--- start ---

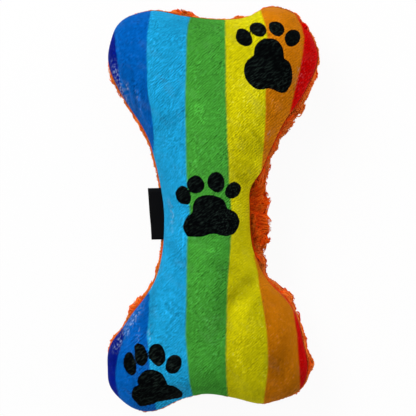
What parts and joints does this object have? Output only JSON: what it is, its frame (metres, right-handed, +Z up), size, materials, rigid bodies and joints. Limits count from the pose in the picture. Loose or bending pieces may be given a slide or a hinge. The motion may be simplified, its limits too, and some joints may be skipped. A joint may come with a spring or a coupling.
{
  "type": "bone-shaped plush dog toy",
  "caption": "Stuffed bone-shaped dog toy with a striped velour front, a shaggy plush back, a folded side label and bellows squeakers inside.",
  "frame": {"origin": "centre of the bounding box at its bottom, where the toy's plush back rests on the floor", "axes": "+X to the right of the printed front, +Y along the bone towards its upper end, +Z up, out of the printed front"},
  "size_m": [0.1714, 0.3146, 0.0704],
  "materials": {
    "velour": "short brushed pile printed with upright rainbow stripes and black paw prints",
    "plush": "shaggy curled pile about 10 mm long, bright orange",
    "thread": "spun polyester sewing thread",
    "label": "black woven ribbon, slightly shiny",
    "fibre": "loose white polyester fibre",
    "soft_plastic": "soft milky blow-moulded plastic",
    "hard_plastic": "smooth moulded plastic",
    "film": "thin clear springy film"
  },
  "bodies": {
    "stuffed_bone": {"front_cover": "velour", "back_cover": "plush", "seam_thread": "thread", "closing_thread": "thread", "shank_fill": "fibre", "upper_left_fill": "fibre", "upper_right_fill": "fibre", "lower_left_fill": "fibre", "lower_right_fill": "fibre", "upper_bellows": "soft_plastic", "lower_bellows": "soft_plastic"},
    "label_flap": {"label": "label"},
    "upper_whistle": {"upper_whistle_sleeve": "hard_plastic", "upper_reed_board": "hard_plastic", "upper_reed": "film"},
    "lower_whistle": {"lower_whistle_sleeve": "hard_plastic", "lower_reed_board": "hard_plastic", "lower_reed": "film"}
  },
  "joints": [
    {"name": "label_swing", "type": "hinge", "parent": "stuffed_bone", "child": "label_flap", "pos_m": [-0.04047, -0.00734, 0.03565], "axis": [-0.031, 0.9995, 0], "range_deg": [-30, 65], "stiffness_Nm_per_rad": 0.002},
    {"name": "upper_squeaker_press", "type": "slide", "parent": "stuffed_bone", "child": "upper_whistle", "axis": [0, 0, -1], "range_m": [0, 0.009], "stiffness_N_per_m": 300, "deforming": ["upper_bellows"]},
    {"name": "lower_squeaker_press", "type": "slide", "parent": "stuffed_bone", "child": "lower_whistle", "axis": [0, 0, -1], "range_m": [0, 0.009], "stiffness_N_per_m": 300, "deforming": ["lower_bellows"]}
  ]
}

--- end ---

What the task asks. Extract the full listing above without alteration.

Answer.
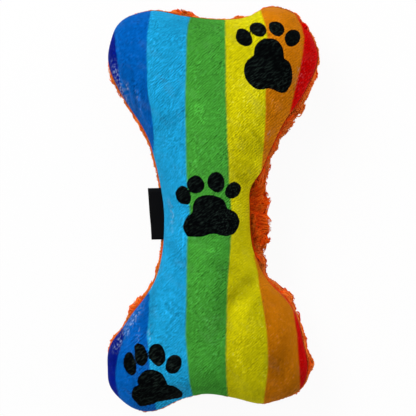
What parts and joints does this object have? Output only JSON: what it is, its frame (metres, right-handed, +Z up), size, materials, rigid bodies and joints. Limits count from the pose in the picture. Loose or bending pieces may be given a slide or a hinge. The motion may be simplified, its limits too, and some joints may be skipped. A joint may come with a spring or a coupling.
{
  "type": "bone-shaped plush dog toy",
  "caption": "Stuffed bone-shaped dog toy with a striped velour front, a shaggy plush back, a folded side label and bellows squeakers inside.",
  "frame": {"origin": "centre of the bounding box at its bottom, where the toy's plush back rests on the floor", "axes": "+X to the right of the printed front, +Y along the bone towards its upper end, +Z up, out of the printed front"},
  "size_m": [0.1714, 0.3146, 0.0704],
  "materials": {
    "velour": "short brushed pile printed with upright rainbow stripes and black paw prints",
    "plush": "shaggy curled pile about 10 mm long, bright orange",
    "thread": "spun polyester sewing thread",
    "label": "black woven ribbon, slightly shiny",
    "fibre": "loose white polyester fibre",
    "soft_plastic": "soft milky blow-moulded plastic",
    "hard_plastic": "smooth moulded plastic",
    "film": "thin clear springy film"
  },
  "bodies": {
    "stuffed_bone": {"front_cover": "velour", "back_cover": "plush", "seam_thread": "thread", "closing_thread": "thread", "shank_fill": "fibre", "upper_left_fill": "fibre", "upper_right_fill": "fibre", "lower_left_fill": "fibre", "lower_right_fill": "fibre", "upper_bellows": "soft_plastic", "lower_bellows": "soft_plastic"},
    "label_flap": {"label": "label"},
    "upper_whistle": {"upper_whistle_sleeve": "hard_plastic", "upper_reed_board": "hard_plastic", "upper_reed": "film"},
    "lower_whistle": {"lower_whistle_sleeve": "hard_plastic", "lower_reed_board": "hard_plastic", "lower_reed": "film"}
  },
  "joints": [
    {"name": "label_swing", "type": "hinge", "parent": "stuffed_bone", "child": "label_flap", "pos_m": [-0.04047, -0.00734, 0.03565], "axis": [-0.031, 0.9995, 0], "range_deg": [-30, 65], "stiffness_Nm_per_rad": 0.002},
    {"name": "upper_squeaker_press", "type": "slide", "parent": "stuffed_bone", "child": "upper_whistle", "axis": [0, 0, -1], "range_m": [0, 0.009], "stiffness_N_per_m": 300, "deforming": ["upper_bellows"]},
    {"name": "lower_squeaker_press", "type": "slide", "parent": "stuffed_bone", "child": "lower_whistle", "axis": [0, 0, -1], "range_m": [0, 0.009], "stiffness_N_per_m": 300, "deforming": ["lower_bellows"]}
  ]
}